## WHAT IS NEEDED
In the listing below, locate the line that contains "Model this object" and the line that contains "to the right.". Restate word for word those two lines and every line between them, and nothing else.

## GIVEN RECORDS

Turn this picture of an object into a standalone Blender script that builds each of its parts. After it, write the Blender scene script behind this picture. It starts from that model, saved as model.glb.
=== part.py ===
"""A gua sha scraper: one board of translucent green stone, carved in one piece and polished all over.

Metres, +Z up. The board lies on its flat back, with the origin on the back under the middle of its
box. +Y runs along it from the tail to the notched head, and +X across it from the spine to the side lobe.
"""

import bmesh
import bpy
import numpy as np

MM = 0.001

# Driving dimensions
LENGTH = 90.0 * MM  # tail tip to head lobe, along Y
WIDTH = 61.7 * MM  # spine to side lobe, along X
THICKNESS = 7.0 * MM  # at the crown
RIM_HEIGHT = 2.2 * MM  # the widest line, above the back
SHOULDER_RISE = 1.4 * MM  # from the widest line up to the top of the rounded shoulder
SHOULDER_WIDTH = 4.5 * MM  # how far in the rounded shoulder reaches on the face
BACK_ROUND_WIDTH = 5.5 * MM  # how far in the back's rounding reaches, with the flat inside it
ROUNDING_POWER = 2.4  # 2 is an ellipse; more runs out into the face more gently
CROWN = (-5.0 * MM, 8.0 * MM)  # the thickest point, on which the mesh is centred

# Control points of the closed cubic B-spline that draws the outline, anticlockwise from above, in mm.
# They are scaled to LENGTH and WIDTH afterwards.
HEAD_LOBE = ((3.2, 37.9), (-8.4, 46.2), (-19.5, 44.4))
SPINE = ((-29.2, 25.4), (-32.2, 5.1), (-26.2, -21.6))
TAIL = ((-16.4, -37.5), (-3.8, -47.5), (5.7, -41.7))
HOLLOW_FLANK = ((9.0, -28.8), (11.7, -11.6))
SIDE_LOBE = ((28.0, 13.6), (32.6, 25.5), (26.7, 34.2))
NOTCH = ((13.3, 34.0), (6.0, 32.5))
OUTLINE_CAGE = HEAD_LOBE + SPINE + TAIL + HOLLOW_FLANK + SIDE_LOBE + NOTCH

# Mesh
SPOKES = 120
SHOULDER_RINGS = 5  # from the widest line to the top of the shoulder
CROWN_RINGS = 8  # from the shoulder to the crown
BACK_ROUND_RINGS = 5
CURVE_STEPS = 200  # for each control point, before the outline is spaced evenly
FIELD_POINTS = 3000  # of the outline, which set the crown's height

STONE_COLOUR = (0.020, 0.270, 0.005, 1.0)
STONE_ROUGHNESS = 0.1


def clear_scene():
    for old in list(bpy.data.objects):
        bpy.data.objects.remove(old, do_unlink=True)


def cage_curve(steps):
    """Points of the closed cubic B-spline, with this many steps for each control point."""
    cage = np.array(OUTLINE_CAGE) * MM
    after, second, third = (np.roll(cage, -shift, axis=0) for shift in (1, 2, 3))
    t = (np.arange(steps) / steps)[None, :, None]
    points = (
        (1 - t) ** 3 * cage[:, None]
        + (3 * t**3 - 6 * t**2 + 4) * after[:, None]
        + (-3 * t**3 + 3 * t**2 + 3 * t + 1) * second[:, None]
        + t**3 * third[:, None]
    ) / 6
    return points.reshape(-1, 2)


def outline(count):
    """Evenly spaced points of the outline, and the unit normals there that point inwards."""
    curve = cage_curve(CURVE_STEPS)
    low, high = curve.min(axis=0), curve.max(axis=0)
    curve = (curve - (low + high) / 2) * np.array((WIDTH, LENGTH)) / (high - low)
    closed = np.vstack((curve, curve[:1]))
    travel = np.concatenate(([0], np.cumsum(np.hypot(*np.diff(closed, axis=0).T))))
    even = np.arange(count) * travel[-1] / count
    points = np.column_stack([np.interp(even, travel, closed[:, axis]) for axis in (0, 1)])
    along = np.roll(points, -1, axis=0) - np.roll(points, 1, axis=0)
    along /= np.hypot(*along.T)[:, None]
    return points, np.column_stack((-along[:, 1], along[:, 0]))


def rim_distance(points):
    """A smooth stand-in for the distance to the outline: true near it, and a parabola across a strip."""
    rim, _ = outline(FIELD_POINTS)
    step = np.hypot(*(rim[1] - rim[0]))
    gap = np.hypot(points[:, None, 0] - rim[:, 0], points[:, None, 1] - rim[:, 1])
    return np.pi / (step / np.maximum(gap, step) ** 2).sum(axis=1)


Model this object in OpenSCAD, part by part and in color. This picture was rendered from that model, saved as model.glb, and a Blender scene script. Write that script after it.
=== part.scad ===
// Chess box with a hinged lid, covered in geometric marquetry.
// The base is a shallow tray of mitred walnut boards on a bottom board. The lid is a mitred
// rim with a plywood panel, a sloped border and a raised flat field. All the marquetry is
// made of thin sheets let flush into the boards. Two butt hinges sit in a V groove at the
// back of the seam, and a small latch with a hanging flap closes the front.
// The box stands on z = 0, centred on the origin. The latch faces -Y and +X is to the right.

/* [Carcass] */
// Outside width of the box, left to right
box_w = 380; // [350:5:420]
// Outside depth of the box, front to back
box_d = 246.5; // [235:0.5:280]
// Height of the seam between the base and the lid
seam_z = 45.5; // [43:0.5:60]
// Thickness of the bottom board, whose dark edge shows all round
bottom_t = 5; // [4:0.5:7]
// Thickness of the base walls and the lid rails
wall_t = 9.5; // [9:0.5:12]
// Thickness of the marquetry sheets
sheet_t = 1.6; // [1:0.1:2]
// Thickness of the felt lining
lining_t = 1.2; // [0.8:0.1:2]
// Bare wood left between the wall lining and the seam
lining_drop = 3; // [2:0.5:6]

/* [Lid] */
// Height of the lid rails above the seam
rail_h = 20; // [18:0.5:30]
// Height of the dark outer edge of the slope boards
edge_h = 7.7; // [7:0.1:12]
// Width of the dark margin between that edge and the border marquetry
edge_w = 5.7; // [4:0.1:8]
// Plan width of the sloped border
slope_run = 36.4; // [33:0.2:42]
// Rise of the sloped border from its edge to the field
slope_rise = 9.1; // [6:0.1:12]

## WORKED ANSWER
Model this object in OpenSCAD, part by part and in color. This picture was rendered from that model, saved as model.glb, and a Blender scene script. Write that script after it.
=== part.scad ===
// Chess box with a hinged lid, covered in geometric marquetry.
// The base is a shallow tray of mitred walnut boards on a bottom board. The lid is a mitred
// rim with a plywood panel, a sloped border and a raised flat field. All the marquetry is
// made of thin sheets let flush into the boards. Two butt hinges sit in a V groove at the
// back of the seam, and a small latch with a hanging flap closes the front.
// The box stands on z = 0, centred on the origin. The latch faces -Y and +X is to the right.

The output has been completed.